Sixty-three patients (27.9 %) expressed both Sema4D and PlexinB1. There were no significant differences in the amount of infiltrated inflammatory cells around the tumor stroma between the positive Sema4D/PlexinB1 group and the negative Sema4D/PlexinB1 group (p = 0.539). We examined the correlations between the positive expression of both Sema4D and PlexinB1 and the clinicopathological findings. The expression of both Sema4D and PlexinB1 was found to be correlated with all of the clinicopathological factors that were examined, with the exception of age, gender and histology (Table 3). In addition, we evaluated the presence of any correlation between the treatment as an adjuvant chemotherapy and the expression of Sema4D and PlexinB1. Adjuvant chemotherapy was administered to patients who belonged to the high risk groups with stage II and stage III disease, except for patients who rejected any further treatment and those who demonstrated a poor performance status. As a result, no significant differences were observed between the adjuvant chemotherapy and the combination of Sema4D and PlexinB1 expression at each stage (Table 4).

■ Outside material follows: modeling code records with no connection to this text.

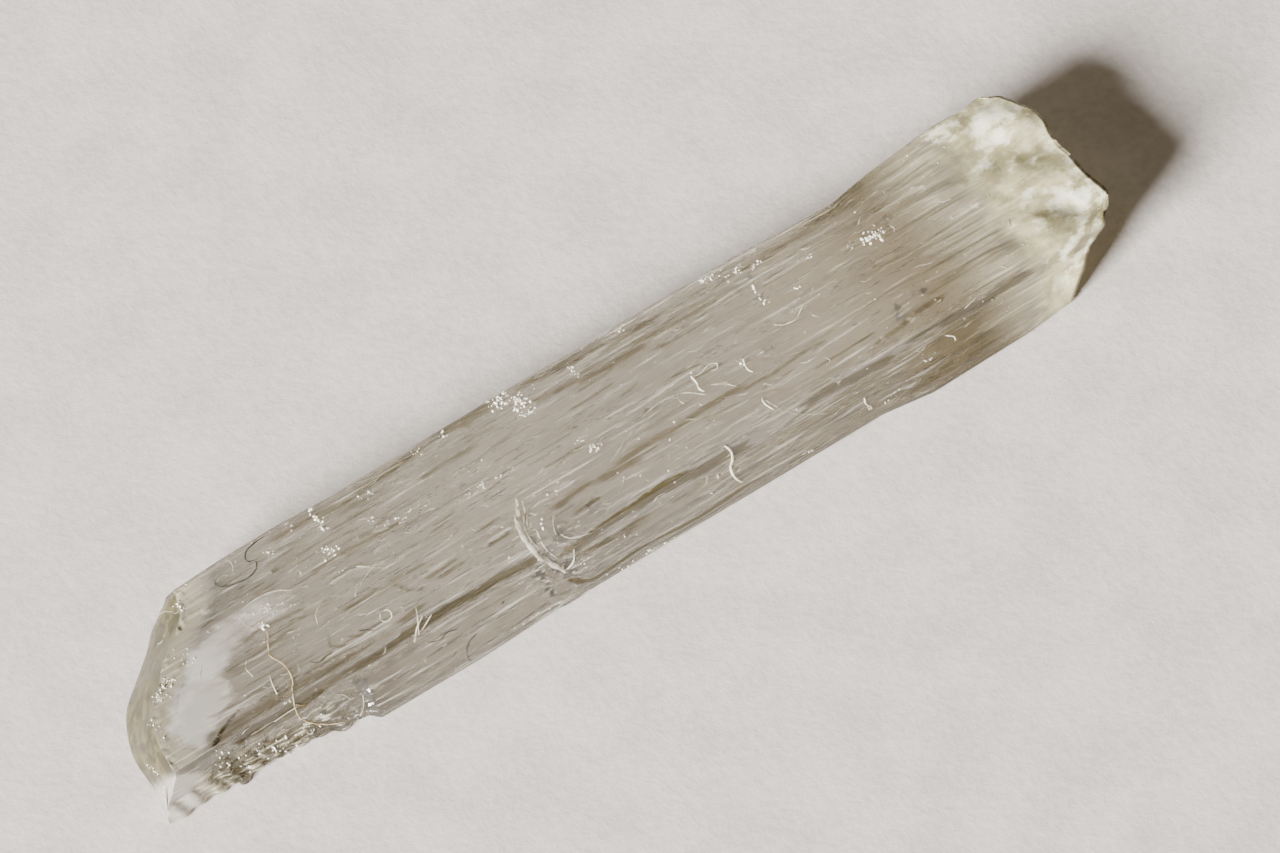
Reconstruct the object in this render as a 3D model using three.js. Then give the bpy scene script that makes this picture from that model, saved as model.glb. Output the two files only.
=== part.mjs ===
// Sodium acetate crystal, one clear prism lying on its broad flat face.
// Millimetres. +X runs along the prism, +Z is up, and the origin is under its middle.

import * as THREE from "three";
import { mergeVertices } from "three/addons/utils/BufferGeometryUtils.js";

// ---------- driving dimensions ----------

const THICKNESS = 0.78;
const NEAR_SIDE = -1.02;
const FAR_SIDE = 1.1;
const NEAR_TIP = -5.99;
const FAR_TIP = 6.02;

// The prism's edges in cross-section, as [y, z], going round from the near foot.
// The near side has a steep strip under the top face, then a sloping one down to the foot.
const TOP_NEAR_Y = -0.73;
const STEEP_Y = -0.77;
const STEEP_FOOT_Z = 0.48;
const SECTION = [
  [-0.98, 0],
  [0.98, 0],
  [1.06, 0.1],
  [FAR_SIDE, 0.66],
  [1.05, THICKNESS],
  [TOP_NEAR_Y, THICKNESS],
  [STEEP_Y, 0.74],
  [STEEP_Y, STEEP_FOOT_Z],
  [-0.9, 0.3],
  [-0.985, 0.14],
  [NEAR_SIDE, 0.03],
];
// How many facets cross each face of the section.
const FACETS_ACROSS = [6, 1, 5, 1, 22, 1, 2, 2, 2, 1, 1];
const TOP_FACE = 4;
const FAR_FACE = 2;

const RINGS_ALONG = 92;
const RINGS_NEAR_END = 4;
const RINGS_FAR_END = 5;

// The near end is a slanting facet. Its upper and lower edges, as [y, x].
const NEAR_END_TOP = [
  [NEAR_SIDE, -5.9], [-0.67, -5.88], [-0.34, -5.78], [-0.1, -5.66], [0.1, -5.42], [0.35, -5.2],
  [0.66, -4.76], [1, -4.6],
];
const NEAR_END_FOOT = [
  [NEAR_SIDE, NEAR_TIP], [-0.74, -5.93], [-0.55, -5.88], [-0.05, -5.84], [0.22, -5.74],
  [0.52, -5.56], [0.85, -5.13], [FAR_SIDE, -4.82],
];
// The far end overhangs. Its upper and lower edges, as [y, x].
const FAR_END_TOP = [
  [NEAR_SIDE, 5.45], [-0.74, 5.74], [-0.5, FAR_TIP], [-0.18, 5.95], [0.7, 5.93], [0.93, 5.76],
  [FAR_SIDE, 5.47],
];
const FAR_END_FOOT = [
  [NEAR_SIDE, 5.05], [0, 5.35], [FAR_SIDE, 5.2],
];

// How far the upper near edge, the near foot and the far edge stray from straight, as
// [x, shift in y].
const NEAR_EDGE_SHIFT = [
  [-5.2, -0.1], [-3, 0], [-1.12, 0], [-0.92, -0.1], [0.8, -0.065], [2.6, -0.04], [5.9, -0.03],
];
const NEAR_FOOT_SHIFT = [
  [-3.4, -0.06], [-2.3, -0.06], [-1.4, -0.02], [2.8, 0], [3.4, -0.08], [4.6, -0.05], [5, 0],
];
const FAR_EDGE_SHIFT = [
  [-4.5, -0.05], [-0.4, 0], [2.4, -0.01], [3.6, -0.06], [4.1, 0.03], [4.9, 0.12], [5.6, 0.15],
];

// The sloping near side is broken away at the near end and leaves a thin sliver, as [x, share].
const BREAK = [
  [-4.6, 1], [-4.1, 0.8], [-3.9, 0.55], [-3.6, 0.5], [-3.5, 0],
];
const BREAK_DEPTH = 0.62;
const BREAK_INSET = 0.45;

// Long thin growth plates stand on the faces or are sunk into them.
const PLATE_SEED = 11;
const PLATE_RISE = [0.018, 0.035];
const PLATE_REACH = 0.05;
const PLATE_LENGTH = [0.9, 4.2];
const PLATE_WIDTH = [0.05, 0.2];
const PLATE_SETS = [
  { face: TOP_FACE, count: 44 },
  { face: FAR_FACE, count: 9 },
];
// The near end of the top face is smooth, without plates.
const SMOOTH_END = [-4.9, -4.3];

// Lumps on the rough far end.
const LUMP_HEIGHT = 0.05;
const LUMP_START = 4.7;

// ---------- small helpers ----------

const mix = (a, b, share) => a + (b - a) * share;

const clamp01 = (value) => Math.min(1, Math.max(0, value));

// Smooth rise from 0 at "from" to 1 at "to".
function ramp(value, from, to) {
  const share = clamp01((value - from) / (to - from));
  return share * share * (3 - 2 * share);
}

// Straight-line reading of a list of [where, value] stops.
function along(stops, where) {
  if (where <= stops[0][0]) return stops[0][1];
  for (let k = 1; k < stops.length; k += 1) {
    const [from, low] = stops[k - 1];
    const [to, high] = stops[k];
    if (where <= to) return mix(low, high, (where - from) / (to - from));
  }
  return stops[stops.length - 1][1];
}

// Repeatable draws between 0 and 1.
function drawer(seed) {
  let state = seed;
  return () => {
    state = (state * 16807) % 2147483647;
    return state / 2147483647;
  };
}

// ---------- cross-section ----------

function faceLength(face) {
  const [y0, z0] = SECTION[face];
  const [y1, z1] = SECTION[(face + 1) % SECTION.length];
  return Math.hypot(y1 - y0, z1 - z0);
}

// Points round the section. Each knows its face, its distance across it and its outward direction.
function sectionPoints() {
  const points = [];
  SECTION.forEach(([y0, z0], face) => {
    const [y1, z1] = SECTION[(face + 1) % SECTION.length];
    const length = faceLength(face);
    for (let k = 0; k < FACETS_ACROSS[face]; k += 1) {
      const share = k / FACETS_ACROSS[face];
      points.push({
        y: mix(y0, y1, share),
        z: mix(z0, z1, share),
        face,
        across: share * length,
        outward: [(z1 - z0) / length, (y0 - y1) / length],
      });
    }
  });
  return points;
}

// ---------- growth plates ----------

function growthPlates() {
  const draw = drawer(PLATE_SEED);
  const between = ([low, high]) => mix(low, high, draw());
  const plates = [];
  for (const { face, count } of PLATE_SETS) {
    for (let k = 0; k < count; k += 1) {
      const x = mix(NEAR_TIP, FAR_TIP, draw());
      const across = faceLength(face) * draw();
      const length = between(PLATE_LENGTH);
      const width = between(PLATE_WIDTH);
      const rise = between(PLATE_RISE) * (draw() < 0.5 ? -1 : 1);
      plates.push({ face, x, across, length, width, rise });
    }
  }
  return plates;
}

// Height of the plates at a place on a face. A plate is lens-shaped, with blunt points.
function plateHeight(plates, face, x, across) {
  let height = 0;
  for (const plate of plates) {
    const lengthwise = Math.abs(x - plate.x) / plate.length;
    if (plate.face !== face || lengthwise >= 1) continue;
    const halfWidth = plate.width * (1 - lengthwise) ** 0.35;
    if (Math.abs(across - plate.across) < halfWidth) height += plate.rise;
  }
  const kept = Math.min(PLATE_REACH, Math.max(-PLATE_REACH, height));
  return kept * ramp(x, ...SMOOTH_END);
}

// ---------- ends, edges and breaks ----------

function nearEnd(y, z) {
  const height = z / THICKNESS;
  const bulge = 0.05 * Math.sin(Math.PI * height);
  return mix(along(NEAR_END_FOOT, y), along(NEAR_END_TOP, y), height) - bulge;
}

function farEnd(y, z) {
  const height = (z / THICKNESS) ** 0.8;
  return mix(along(FAR_END_FOOT, y), along(FAR_END_TOP, y), height);
}

// Smooth lumps, the same everywhere for the same place.
function lump(x, y, z) {
  const { sin } = Math;
  const coarse = sin(4.1 * x + 2.3 * y + 1.3) * sin(5.3 * y - 2.9 * z) * sin(4.7 * z + 1.9 * x);
  const fine = sin(11 * x - 7 * z) * sin(12.5 * y + 3 * x) * sin(9.5 * z + 2);
  return coarse + 0.5 * fine;
}

// The near side's slope is lowered and drawn in where it is broken.
function breakSlope(x, y, z) {
  if (y > STEEP_Y + 0.001 || z > STEEP_FOOT_Z + 0.001) return [y, z];
  const ragged = along(BREAK, x) * (0.86 + 0.14 * Math.sin(17 * x) * Math.sin(9 * x + 8 * z));
  return [
    mix(y, STEEP_Y, BREAK_INSET * ragged),
    z * (1 - BREAK_DEPTH * ragged),
  ];
}

// Where a point of the blank goes: station is 0 at the near end and 1 at the far end, and
// radius is 1 on the sides and falls to 0 at the middle of an end.
function crystalPoint(point, radius, station, plates) {
  const middleY = 0;
  const middleZ = THICKNESS / 2;
  let y = mix(middleY, point.y, radius);
  let z = mix(middleZ, point.z, radius);
  let x = mix(nearEnd(y, z), farEnd(y, z), station);

  const upper = ramp(z, 0.1, STEEP_FOOT_Z);
  const low = ramp(-y, 0.7, 0.98) * ramp(STEEP_FOOT_Z - z, 0, 0.35);
  y += along(NEAR_EDGE_SHIFT, x) * ramp(-y, 0.35, 0.7) * upper;
  y += along(NEAR_FOOT_SHIFT, x) * low;
  y += along(FAR_EDGE_SHIFT, x) * ramp(y, 0.4, 1) * upper;

  if (radius === 1) {
    const rise = plateHeight(plates, point.face, x, point.across);
    y += point.outward[0] * rise;
    z += point.outward[1] * rise;
  }
  [y, z] = breakSlope(x, y, z);

  const rough = ramp(x, LUMP_START, LUMP_START + 0.9) * LUMP_HEIGHT;
  const bump = lump(x, y, z);
  if (radius === 1) {
    y += point.outward[0] * bump * rough;
    z += point.outward[1] * bump * rough * ramp(z, 0, 0.2);
  } else {
    x += bump * rough * 1.4;
  }
  return new THREE.Vector3(x, y, z);
}

// ---------- the crystal ----------

// A turned blank, closed at both ends on its axis, whose points are then moved into place.
function crystalGeometry() {
  const profile = [];
  for (let k = 0; k < RINGS_NEAR_END; k += 1) profile.push(new THREE.Vector2(k / RINGS_NEAR_END, 0));
  for (let k = 0; k <= RINGS_ALONG; k += 1) profile.push(new THREE.Vector2(1, k / RINGS_ALONG));
  for (let k = RINGS_FAR_END - 1; k >= 0; k -= 1) profile.push(new THREE.Vector2(k / RINGS_FAR_END, 1));

  const ring = sectionPoints();
  const plates = growthPlates();
  const blank = new THREE.LatheGeometry(profile, ring.length);
  const place = blank.attributes.position;
  for (let i = 0; i <= ring.length; i += 1) {
    for (let j = 0; j < profile.length; j += 1) {
      const at = crystalPoint(ring[i % ring.length], profile[j].x, profile[j].y, plates);
      place.setXYZ(i * profile.length + j, at.x, at.y, at.z);
    }
  }
  blank.deleteAttribute("normal");
  blank.deleteAttribute("uv");
  const geometry = mergeVertices(blank, 1e-5);
  geometry.computeBoundingBox();
  const middle = geometry.boundingBox.getCenter(new THREE.Vector3());
  geometry.translate(-middle.x, -middle.y, -geometry.boundingBox.min.z);
  geometry.computeVertexNormals();
  return geometry;
}

const clearSalt = new THREE.MeshStandardMaterial({
  color: 0xd9d3c4,
  roughness: 0.08,
  metalness: 0,
  transparent: true,
  opacity: 0.35,
});

const crystal = new THREE.Mesh(crystalGeometry(), clearSalt);
crystal.name = "crystal";

const part = new THREE.Group();
part.add(crystal);

export default part;
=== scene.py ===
import math

import bmesh
import bpy
import numpy as np
from mathutils import Euler, Matrix, Vector, noise
from mathutils.bvhtree import BVHTree


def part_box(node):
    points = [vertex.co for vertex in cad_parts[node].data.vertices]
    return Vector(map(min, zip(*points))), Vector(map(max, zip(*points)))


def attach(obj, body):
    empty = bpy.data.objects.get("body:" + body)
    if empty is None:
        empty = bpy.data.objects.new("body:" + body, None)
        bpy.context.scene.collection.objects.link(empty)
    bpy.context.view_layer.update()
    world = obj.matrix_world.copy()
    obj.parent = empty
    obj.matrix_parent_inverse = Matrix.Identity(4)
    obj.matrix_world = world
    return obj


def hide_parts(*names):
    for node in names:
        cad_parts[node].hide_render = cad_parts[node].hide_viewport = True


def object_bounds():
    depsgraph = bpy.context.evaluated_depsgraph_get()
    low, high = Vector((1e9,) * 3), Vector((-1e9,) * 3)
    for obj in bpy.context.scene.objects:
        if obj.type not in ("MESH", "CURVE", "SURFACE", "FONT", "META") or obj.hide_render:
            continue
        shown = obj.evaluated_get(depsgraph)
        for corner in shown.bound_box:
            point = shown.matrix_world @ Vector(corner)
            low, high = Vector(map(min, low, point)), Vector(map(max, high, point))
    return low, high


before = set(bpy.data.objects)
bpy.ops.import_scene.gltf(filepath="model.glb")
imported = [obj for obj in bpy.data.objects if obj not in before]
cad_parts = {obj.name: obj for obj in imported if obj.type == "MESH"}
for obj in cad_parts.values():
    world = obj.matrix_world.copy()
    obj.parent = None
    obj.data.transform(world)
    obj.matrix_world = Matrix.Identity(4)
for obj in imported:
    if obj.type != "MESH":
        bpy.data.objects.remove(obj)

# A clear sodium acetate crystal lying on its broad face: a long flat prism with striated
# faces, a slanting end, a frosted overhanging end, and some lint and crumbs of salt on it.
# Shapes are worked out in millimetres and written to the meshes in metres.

CAD_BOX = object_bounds()
MM = 0.001

# ---------- the crystal's form ----------

THICKNESS = 0.78
NEAR_SIDE = -1.02
FAR_SIDE = 1.1
NEAR_TIP = -5.99
FAR_TIP = 6.02
STEEP_Y = -0.77
STEEP_FOOT_Z = 0.48

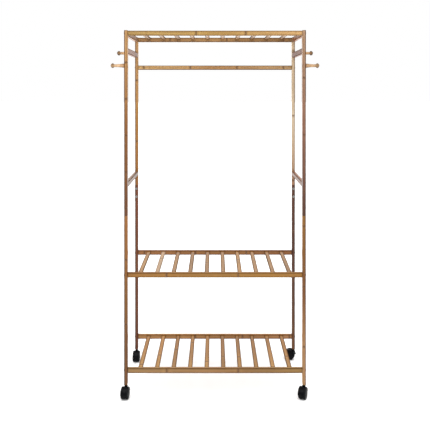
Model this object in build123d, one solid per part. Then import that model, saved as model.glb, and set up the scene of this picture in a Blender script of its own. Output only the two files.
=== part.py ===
from build123d import *
from math import asin, degrees
import os

# A free-standing rolling clothes rack of solid bamboo bars, in millimetres.
# The origin is on the floor, under the middle of the rack. +Z is up, +X is to the
# right of someone facing the rack, and the front faces -Y.

# Posts: flat bars, narrow seen from the front and twice as deep from the side.
post_width = 15.0
post_depth = 30.0
post_bottom = 58.0
post_top = 1650.0
post_long_edge = 3.5
post_end_edge = 1.0
post_x = 400.5
post_y = 185.0

# Half-lap splice that joins the lower and upper half of each post.
splice_bottom = 817.0
splice_top = 897.0
splice_bolt_heights = (837.0, 877.5)

# Rails run across the rack between the posts; three levels make the shelves.
rail_depth = 15.0
rail_height = 22.0
rail_edge = 1.2
shelf_rail_bottoms = {"top": 1626.0, "middle": 538.0, "bottom": 108.5}

# Slats run from the front rail to the rear rail of each shelf.
slat_count = 10
slat_pitch = 75.0
slat_width = 20.0
slat_thickness = 6.0
slat_drops = {"top": 0.0, "middle": 4.5, "bottom": 4.5}
slat_housing = 5.0
slat_edge = 0.8

# Side members run from the front post to the rear post on each side.
side_rail_bottoms = {"top": 1626.0, "middle": 944.0}
peg_board_bottom = 1545.0
peg_board_height = 25.0

# Hanging rod between the two rear posts.
rod_radius = 11.0
rod_height = 1495.0
rod_end_chamfer = 1.0

# Turned coat pegs: one on each front post and one on each peg board.
peg_length = 62.0
peg_base_radius = 10.0
peg_neck_radius = 6.5
peg_neck_at = 44.0
peg_head_radius = 11.0
peg_head_at = 50.0
peg_dome_radius = 10.8
peg_dome_sweep = 78.0
post_peg_height = 1491.0
board_peg_y = -10.0

# Connector bolts with flat heads, and what they screw into.
bolt_radius = 3.0
bolt_hole_radius = 3.2
bolt_head_radius = 6.0
bolt_head_thickness = 2.0
hex_socket_radius = 2.3
hex_socket_depth = 3.0
insert_radius = 4.5
insert_length = 11.0
rod_insert_length = 14.0
barrel_nut_radius = 5.0
barrel_nut_length = 14.0
barrel_nut_inset = 25.0
rail_bolt_length = 48.0
glue_gap = 0.05

# Wooden dowels that hold the side members in the posts.
dowel_radius = 2.5
dowel_depth = 12.0
dowel_offset = 6.5

# Wood screws that hold the pegs.
screw_radius = 2.0
screw_length = 40.0
screw_head_radius = 4.0
screw_head_depth = 2.4

# Twin-wheel casters. The swivel axis is the local origin and the axle is behind it.
wheel_radius = 23.0
wheel_gap = 0.4
wheel_tread = 8.0
wheel_shoulder = (10.6, 21.6)
wheel_rim = (11.6, 19.5)
wheel_crown = 13.6
wheel_inner_edge = 1.0
wheel_grooves = {"rim": 17.0, "hub": 5.5}
wheel_groove_depth = 0.5
caster_trail = 18.0
axle_radius = 2.5
axle_half_length = 15.5
axle_running_gap = 0.05
hood_inner_radius = 24.5
hood_outer_radius = 28.5
hood_lobe_inner = 6.0
hood_lobe_outer = 16.6
hood_edge = 3.0
hood_valley_radius = 25.8
hood_valley_half_width = 6.5
web_half_width = 5.0
web_radius = 25.0
web_bottom = 9.0
boss_radius = 8.0
boss_bottom = 38.0
boss_top = 50.0
neck_radius = 5.5
neck_top = 56.4
stem_radius = 4.0
stem_bottom = 31.0
stem_top = 88.0
stem_running_gap = 0.05
socket_radius = 5.25
socket_top = 91.0
socket_flange_radius = 7.0
socket_flange_bottom = 56.8

# Direction that each caster trails in, in degrees from +X towards +Y.
caster_headings = {
    "front_left": 264.0,
    "front_right": 246.0,
    "rear_left": 270.0,
    "rear_right": 158.0,
}

sides = {"left": -1, "right": 1}
ends = {"front": -1, "rear": 1}
inner_x = post_x - post_width / 2
outer_x = post_x + post_width / 2
inner_y = post_y - post_depth / 2
outer_y = post_y + post_depth / 2
rail_inner_y = post_y - rail_depth / 2


def bar(low, high, edge=0.0):
    """A box from one corner to the opposite one, with every edge rounded by edge."""
    size = [max(a, b) - min(a, b) for a, b in zip(low, high)]
    middle = [(a + b) / 2 for a, b in zip(low, high)]
    block = Pos(*middle) * Box(*size)
    return fillet(block.edges(), edge) if edge else block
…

The patients of both Sema4D and PlexinB1 positive groups exhibited a worse prognosis compared to the others (p < 0.001, Fig. 3). In the univariate analysis, histology, the depth of tumor invasion, lymph node metastasis, lymphatic invasion, venous invasion and positivity for both Sema4D and PlexinB1 were found to be significantly associated with overall survival (Table 5). However, a multivariate analysis demonstrated that the depth of tumor invasion (HR 2.692, CI 1.022–9.317; P = 0.044), lymph node metastasis (HR 2.304, CI 1.138–5.069; P = 0.019), and the positive expression of both Sema4D and PlexinB1 (HR 1.681, CI 1.004–2.819; P = 0.047) were an independent risk factors for worse survival (Table 5). The recurrence rate was 46 % (29/63) in patients who positively expressed both Sema4D and PlexinB1, and 16.6 % (27/163) in the other patients; this amounted to a significant difference (p < 0.001). The relapse-free survival (RFS) of the patients who positively expressed both Sema4D and PlexinB1was significantly worse than that of other patients (p < 0.001, Fig. 4). In the univariate analysis, histology, the depth of tumor invasion, lymph node metastasis, lymphatic invasion, venous invasion and positivity for both Sema4D and PlexinB1 were found to be significantly associated with RFS (Table 6). However, a multivariate analysis demonstrated that lymph node metastasis (HR 2.783, CI 1.425–5.822; P = 0.002), and the positive expression of both Sema4D and PlexinB1 (HR 1.079, CI 1.013–2.868; P = 0.044) were an independent risk factors for worse survival (Table 6).